Cette carte du monde connu des occidentaux montre bien deux choses. En
premier lieu, elle ressemble fort à la carte des plus fortes
densités de l’occupation humaine à la surface terrestre à la
même époque : les principaux foyers de peuplement
y sont la Chine orientale, l’Inde, l’Europe occidentale
et la moitié orientale des États-Unis. Cela n’a
guère changé depuis cette époque d’extension
maximale de l’aire d’occupation agricole du sol. Cette carte
sous estime probablement, en Sibérie, dans le grand nord canadien
et dans toutes les zones arides du monde la connaissance non écrite
qu’ont les populations nomades des territoires qu’ils parcourent.
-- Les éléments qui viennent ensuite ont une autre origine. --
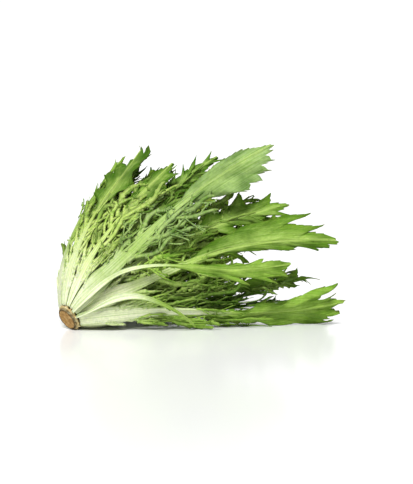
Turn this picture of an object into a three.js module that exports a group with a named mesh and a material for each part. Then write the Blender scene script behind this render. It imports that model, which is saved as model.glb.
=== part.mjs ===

En second lieu, on constate que la connaissance de la zone intertropicale
est strictement littorale ou orientée par le tracé de fleuves "conducteurs" tels
que l’Amazone, le Mékong, le Niger, l’Orénoque,
le Sénégal, etc. qui ont guidé les explorations
du XIX
e siècle. Cette géographie
strictement européocentrée
n’incorpore donc pas encore les connaissances indigènes
du terrain.
Les véritables blancs de la carte d’alors sont sans doute à chercher
très haut en latitude, dans les deux zones polaires qui, juste
avant la guerre 1914-1918, seront l’enjeu d’une course à la
conquête des pôles très disputée entre les
puissances occidentales.
ACTIVITÉ
Les blancs de la carte évoluent selon les points de
vue dans l'espace et dans le temps. Existe-t-il encore des territoires à découvrir ?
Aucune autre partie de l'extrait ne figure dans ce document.